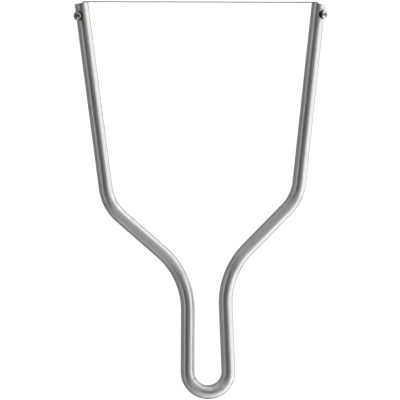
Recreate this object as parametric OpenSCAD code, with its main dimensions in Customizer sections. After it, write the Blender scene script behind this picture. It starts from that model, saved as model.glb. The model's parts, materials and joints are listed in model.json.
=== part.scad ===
// Bow-type wire slicer: one bent tube with a looped grip, and a taut cutting wire held at both tips.
// It lies flat on its back. +Y points from the grip to the wire, +X to the right and +Z up.

/* [Tube] */
// Outside diameter of the bent tube
tube_d = 10; // [9:0.5:12]
// Wall thickness of the tube
wall = 1.5; // [1.2:0.1:1.6]
// Bevel on the outer edge of each cut end
tip_bevel = 0.3; // [0.1:0.05:0.4]

/* [Bends] */
// Centreline radius of the loop at the end of the grip
loop_r = 14.7; // [13:0.1:18]
// Centreline radius of the sweep from the grip into each diagonal
neck_r = 55; // [45:1:65]
// Centreline radius of each shoulder
shoulder_r = 32; // [26:1:40]

/* [Right side] */
// Turn of the right half of the loop
right_loop_deg = 92.4; // [89:0.1:94]
// Straight length on the right of the grip
right_grip = 46.4; // [35:0.1:60]
// Turn of the right neck
right_neck_deg = 47.0; // [42:0.1:52]
// Straight length of the right diagonal
right_diagonal = 40.2; // [30:0.1:50]
// Turn of the right shoulder
right_shoulder_deg = 38.4; // [35:0.1:43]
// Straight length of the right arm, up to its tip
right_arm = 129.4; // [110:0.1:150]

/* [Left side] */
// Turn of the left half of the loop
left_loop_deg = 90.3; // [89:0.1:94]
// Straight length on the left of the grip
left_grip = 43.9; // [35:0.1:60]
// Turn of the left neck
left_neck_deg = 49.2; // [42:0.1:52]
// Straight length of the left diagonal
left_diagonal = 39.0; // [30:0.1:50]
// Turn of the left shoulder
left_shoulder_deg = 41.4; // [35:0.1:43]
// Straight length of the left arm, up to its tip
left_arm = 133.7; // [110:0.1:150]

/* [Cutting wire] */
// Diameter of the cutting wire
wire_d = 0.8; // [0.5:0.1:1]
// Centreline radius where the wire turns down into each tip
wire_bend_r = 2.2; // [1.6:0.1:2.2]

/* [Tip plugs] */
// Length of the turned plug inside each tip
plug_len = 14; // [12:0.5:18]
// Diameter of the plug's bore for the wire
plug_bore_d = 1.2; // [1.2:0.1:1.6]
// Diameter of the bore's flared mouth
plug_mouth_d = 2.4; // [2.3:0.1:3]
// Depth of the bore's flared mouth
plug_mouth_depth = 0.8; // [0.7:0.1:1.2]

/* [Wire ferrules] */
// Length of the sleeve crimped on each wire end
ferrule_len = 5; // [4:0.5:7]
// Diameter of the sleeve's round ends
ferrule_d = 2.8; // [2.4:0.1:3.6]
// Length of wire left past the sleeve
wire_tail = 1.5; // [0.5:0.5:3]

/* [Clamp screws] */
// Thread diameter of the clamp screws
screw_d = 3; // [3:0.5:3.5]
// Length under the head
screw_len = 6; // [5.8:0.1:6]
// Diameter of the pan head
head_d = 6; // [5.4:0.1:6.4]
// Height of the pan head
head_h = 1.5; // [1.4:0.1:2]
// Turn of each screw outward from straight up, about its arm
screw_tilt = 42; // [30:1:60]
// Distance of the right screw from its tip
right_screw_inset = 7.6; // [6.5:0.1:9]
// Distance of the left screw from its tip
left_screw_inset = 8.8; // [6.5:0.1:9]

/* [Washers] */
// Outside diameter of the moulded saddle washers
washer_d = 6.3; // [6:0.1:7]
// Thickness of the washer where it is thinnest
washer_t = 1.45; // [1.45:0.05:1.6]

/* [Hidden] */
$fn = 96;
bend_fn = 180;

// A side is its bend plan, from the middle of the loop to the tip, with its screw's inset last.
RIGHT = [right_loop_deg, right_grip, right_neck_deg, right_diagonal, right_shoulder_deg, right_arm,
    right_screw_inset];
LEFT = [left_loop_deg, left_grip, left_neck_deg, left_diagonal, left_shoulder_deg, left_arm,
    left_screw_inset];

tube_r = tube_d / 2;
bore_d = tube_d - 2 * wall;
steel = "silver";
bright = "gainsboro";
nylon = "#1c1c1e";

// A straight run reaches into the bends beside it by the seat, and is thinner by the step all round.
tube_seat = 0.3;
tube_step = 0.02;
wire_seat = 0.04;
wire_step = 0.005;

// Gaps between the pieces
plug_gap = 0.03;
thread_gap = 0.05;
saddle_gap = 0.05;
rim_gap = 0.03;
crimp_gap = 0.01;
clearance_hole_d = screw_d + 0.4;

// A cutting shape reaches this far past what it cuts.
over = 1;

// A place on the centreline is [x, y, heading in degrees], starting at the middle of the loop.
function along(p, len) = [p.x + len * cos(p.z), p.y + len * sin(p.z), p.z];
function around(p, r, deg) = let (side = sign(deg) * r) [
    p.x + side * (sin(p.z + deg) - sin(p.z)), p.y + side * (cos(p.z) - cos(p.z + deg)), p.z + deg];
function grip_end(plan) = along(around([0, 0, 0], loop_r, plan[0]), plan[1]);
function diagonal_end(plan) = along(around(grip_end(plan), neck_r, -plan[2]), plan[3]);
function tip_of(plan) = along(around(diagonal_end(plan), shoulder_r, plan[4]), plan[5]);

right_tip = tip_of(RIGHT);
left_tip = tip_of(LEFT);

// The wire rests on each tip's inner rim, so its corner stands this far past the tip on the arm's own axis.
function wire_lift(tip) = tube_r * tan(90 - tip.z) + wire_d / 2 / cos(90 - tip.z) + rim_gap;
right_corner = along(right_tip, wire_lift(right_tip));
left_corner = along(left_tip, wire_lift(left_tip));
wire_span = [right_corner.x + left_corner.x, right_corner.y - left_corner.y];

// Turn of the wire at a tip, and the length that the turn takes from each side of the corner
right_wire_deg = 180 - atan2(wire_span.y, wire_span.x) - right_tip.z;
left_wire_deg = 180 + atan2(wire_span.y, wire_span.x) - left_tip.z;
function turn_len(deg) = wire_bend_r * tan(deg / 2);
straight_wire = norm(wire_span) - turn_len(right_wire_deg) - turn_len(left_wire_deg);

// Screw heights are measured from the arm's axis.
washer_top = tube_r + washer_t;
head_base = washer_top + crimp_gap;
head_top = head_base + head_h;
screw_point = head_base - screw_len;
head_dome_r = 6.5;
head_root = 0.5;
point_bevel = 0.35;
recess_len = 3.4;
recess_w = 0.75;
recess_depth = 1.2;
recess_pit = 0.3;

// A ferrule's crimped middle
crimp_share = 0.6;
crimp_step = 0.3;

// The origin is at the middle of the lowest plane of the whole part, so the loop is moved there.
head_reach = head_top * sin(screw_tilt) + head_d / 2 * cos(screw_tilt);
right_edge = along(right_tip, -right_screw_inset).x + head_reach;
left_edge = along(left_tip, -left_screw_inset).x + head_reach;
top_edge = right_corner.y + wire_d / 2;
loop_middle = [(left_edge - right_edge) / 2, -(top_edge - tube_r) / 2, tube_r];

module place() translate(loop_middle) children();
module on_left() mirror([1, 0, 0]) children();

// At a tip, +X runs out of the tube, +Y towards the other tip and +Z up.
module at_tip(tip) translate([tip.x, tip.y, 0]) rotate([0, 0, tip.z]) children();
// At a screw, +Z runs out through its head.
module at_screw(plan) at_tip(tip_of(plan)) translate([-plan[6], 0, 0]) rotate([screw_tilt, 0, 0]) children();

// The quarter turn lines up the seam of the cylinder with those of the bends.
module run(len, d, seat, step) {
    translate([-seat, 0, 0]) rotate([0, 90, 0]) rotate([0, 0, 90])
        cylinder(d = d - 2 * step, h = len + 2 * seat);
    translate([len, 0, 0]) children();
}

module past_bend(r, deg) {
    side = sign(deg) * r;
    translate([0, side, 0]) rotate([0, 0, deg]) translate([0, -side, 0]) children();
}

module bend(r, deg, d) {
    translate([0, sign(deg) * r, 0]) mirror([0, deg > 0 ? 0 : 1, 0]) rotate([0, 0, -90])
        rotate_extrude(angle = abs(deg), $fn = bend_fn) translate([r, 0]) circle(d = d);
    past_bend(r, deg) children();
}

module loop_bend(d) {
    translate([0, loop_r, 0]) rotate([0, 0, -90 - left_loop_deg])
        rotate_extrude(angle = left_loop_deg + right_loop_deg, $fn = bend_fn)
            translate([loop_r, 0]) circle(d = d);
}

// The last run ends past the tip by extra, without a seat there.
module side_bar(plan, d, extra) {
    past_bend(loop_r, plan[0]) run(plan[1], d, tube_seat, tube_step)
        bend(neck_r, -plan[2], d) run(plan[3], d, tube_seat, tube_step)
            bend(shoulder_r, plan[4], d)
                run(plan[5] + extra - tube_seat, d, tube_seat, tube_step);
}

module bent_bar(d, extra = 0) {
    loop_bend(d);
    side_bar(RIGHT, d, extra);
    on_left() side_bar(LEFT, d, extra);
}

module tip_edge_cut() {
    rotate([0, 90, 0]) rotate_extrude()
        polygon([[tube_r + over, over], [tube_r - tip_bevel - over, over],
            [tube_r + over, -tip_bevel - over]]);
}

module screw_clearance() cylinder(d = clearance_hole_d, h = tube_d);

module bow_tube() {
    color(steel) place() difference() {
        bent_bar(tube_d);
        bent_bar(bore_d, extra = over);
        at_tip(right_tip) tip_edge_cut();
        on_left() at_tip(left_tip) tip_edge_cut();
        at_screw(RIGHT) screw_clearance();
        on_left() at_screw(LEFT) screw_clearance();
    }
}

module tip_plug(plan) {
    at_tip(tip_of(plan)) difference() {
        rotate([0, -90, 0]) cylinder(d = bore_d - 2 * (tube_step + plug_gap), h = plug_len);
        translate([over, 0, 0]) rotate([0, -90, 0]) cylinder(d = plug_bore_d, h = plug_len + 2 * over);
        rotate([0, -90, 0]) cylinder(d1 = plug_mouth_d, d2 = plug_bore_d, h = plug_mouth_depth);
        translate([-plan[6], 0, 0]) rotate([screw_tilt, 0, 0])
            cylinder(d = screw_d + 2 * thread_gap, h = tube_r);
    }
}

module right_tip_plug() color(bright) place() tip_plug(RIGHT);
module left_tip_plug() color(bright) place() on_left() tip_plug(LEFT);

module wire_end(tip, deg) {
    buried = plug_len + ferrule_len + wire_tail + wire_lift(tip) - turn_len(deg);
    at_tip(tip) translate([wire_lift(tip) - turn_len(deg) - buried, 0, 0])
        run(buried, wire_d, wire_seat, wire_step) bend(wire_bend_r, deg, wire_d) children();
}

module cutting_wire() {
    color("gray") place() {
        wire_end(right_tip, right_wire_deg) run(straight_wire, wire_d, wire_seat, wire_step);
        on_left() wire_end(left_tip, left_wire_deg);
    }
}

// A round sleeve with a hexagonal crimp along its middle
module wire_ferrule(tip) {
    end_len = ferrule_len * (1 - crimp_share) / 2;
    at_tip(tip) translate([-plug_len - rim_gap, 0, 0]) rotate([0, -90, 0]) difference() {
        union() {
            cylinder(d = ferrule_d - crimp_step, h = ferrule_len, $fn = 6);
            for (start = [0, ferrule_len - end_len])
                translate([0, 0, start]) cylinder(d = ferrule_d, h = end_len);
        }
        translate([0, 0, -over]) cylinder(d = wire_d + 2 * crimp_gap, h = ferrule_len + 2 * over);
    }
}

module right_wire_ferrule() color("peru") place() wire_ferrule(right_tip);
module left_wire_ferrule() color("peru") place() on_left() wire_ferrule(left_tip);

module cross_recess() {
    for (turn = [0, 90]) rotate([0, 0, turn])
        translate([-recess_len / 2, -recess_w / 2, -recess_depth])
            cube([recess_len, recess_w, recess_depth + over]);
    translate([0, 0, -recess_depth - recess_pit])
        cylinder(d1 = recess_w, d2 = 2 * recess_w, h = recess_depth + recess_pit);
}

module clamp_screw() {
    difference() {
        union() {
            intersection() {
                translate([0, 0, head_base]) cylinder(d = head_d, h = head_h);
                translate([0, 0, head_top - head_dome_r]) sphere(r = head_dome_r);
            }
            translate([0, 0, screw_point + point_bevel])
                cylinder(d = screw_d, h = head_base + head_root - screw_point - point_bevel);
            translate([0, 0, screw_point])
                cylinder(d1 = screw_d - 2 * point_bevel, d2 = screw_d, h = point_bevel);
        }
        translate([0, 0, head_top]) cross_recess();
    }
}

module right_clamp_screw() color(bright) place() at_screw(RIGHT) clamp_screw();
module left_clamp_screw() color(bright) place() on_left() at_screw(LEFT) clamp_screw();

// Its underside is moulded to the tube, so it slides along the screw but can't turn.
module saddle_washer() {
    difference() {
        cylinder(d = washer_d, h = washer_top);
        rotate([0, 90, 0]) cylinder(r = tube_r + saddle_gap, h = washer_d + 2 * over, center = true);
        cylinder(d = screw_d + 2 * thread_gap, h = washer_top + over);
    }
}

module right_washer() color(nylon) place() at_screw(RIGHT) saddle_washer();
module left_washer() color(nylon) place() on_left() at_screw(LEFT) saddle_washer();

bow_tube();
left_tip_plug();
right_tip_plug();
cutting_wire();
left_wire_ferrule();
right_wire_ferrule();
left_clamp_screw();
right_clamp_screw();
left_washer();
right_washer();
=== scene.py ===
"""Looks of the bow slicer: a polished bent tube, a taut cutting wire and its clamp screws.

All sizes are in metres, in the CAD frame: +Y from the grip to the wire, +X to the right, +Z up.
"""

import json
import math

import bmesh
import bpy
from mathutils import Matrix, Vector


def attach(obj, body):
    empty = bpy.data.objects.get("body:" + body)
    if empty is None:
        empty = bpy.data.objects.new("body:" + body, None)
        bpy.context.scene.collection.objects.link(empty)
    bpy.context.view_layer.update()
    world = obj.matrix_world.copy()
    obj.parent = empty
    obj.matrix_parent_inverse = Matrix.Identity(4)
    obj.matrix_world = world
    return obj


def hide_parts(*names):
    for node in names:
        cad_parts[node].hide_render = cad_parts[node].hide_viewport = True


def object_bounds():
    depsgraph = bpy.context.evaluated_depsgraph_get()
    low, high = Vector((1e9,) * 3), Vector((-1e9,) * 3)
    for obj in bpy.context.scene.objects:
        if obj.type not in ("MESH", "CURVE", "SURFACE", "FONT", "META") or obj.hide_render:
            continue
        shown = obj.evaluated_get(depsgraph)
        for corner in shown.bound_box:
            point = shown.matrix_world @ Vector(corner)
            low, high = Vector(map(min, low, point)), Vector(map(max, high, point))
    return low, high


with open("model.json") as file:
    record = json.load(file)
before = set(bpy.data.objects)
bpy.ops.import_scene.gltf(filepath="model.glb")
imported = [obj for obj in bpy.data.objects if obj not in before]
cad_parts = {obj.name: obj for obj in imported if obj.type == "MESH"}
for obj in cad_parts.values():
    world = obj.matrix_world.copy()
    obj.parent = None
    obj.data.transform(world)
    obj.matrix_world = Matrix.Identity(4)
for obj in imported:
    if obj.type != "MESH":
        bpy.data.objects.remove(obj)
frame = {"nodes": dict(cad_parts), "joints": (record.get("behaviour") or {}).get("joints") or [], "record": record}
cad_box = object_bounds()
scene = bpy.context.scene
record = frame["record"]
MM = 0.001

# ---------------------------------------------------------------- sizes, as in the CAD source
TUBE_R = 5 * MM
BORE_R = 3.5 * MM
END_ROUND = 0.3 * MM
BORE_ROUND = 0.15 * MM
LOOP_R, NECK_R, SHOULDER_R = 14.7 * MM, 55 * MM, 32 * MM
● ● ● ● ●
▸ WORK INSTRUCTIONS
Copy out only the lines above from the one with "Vector(map(max, high, point))" to the one with "imported = [obj", inclusive, exactly as they stand.

▸ RESPONSE TO THIS TASK
            low, high = Vector(map(min, low, point)), Vector(map(max, high, point))
    return low, high


with open("model.json") as file:
    record = json.load(file)
before = set(bpy.data.objects)
bpy.ops.import_scene.gltf(filepath="model.glb")
imported = [obj for obj in bpy.data.objects if obj not in before]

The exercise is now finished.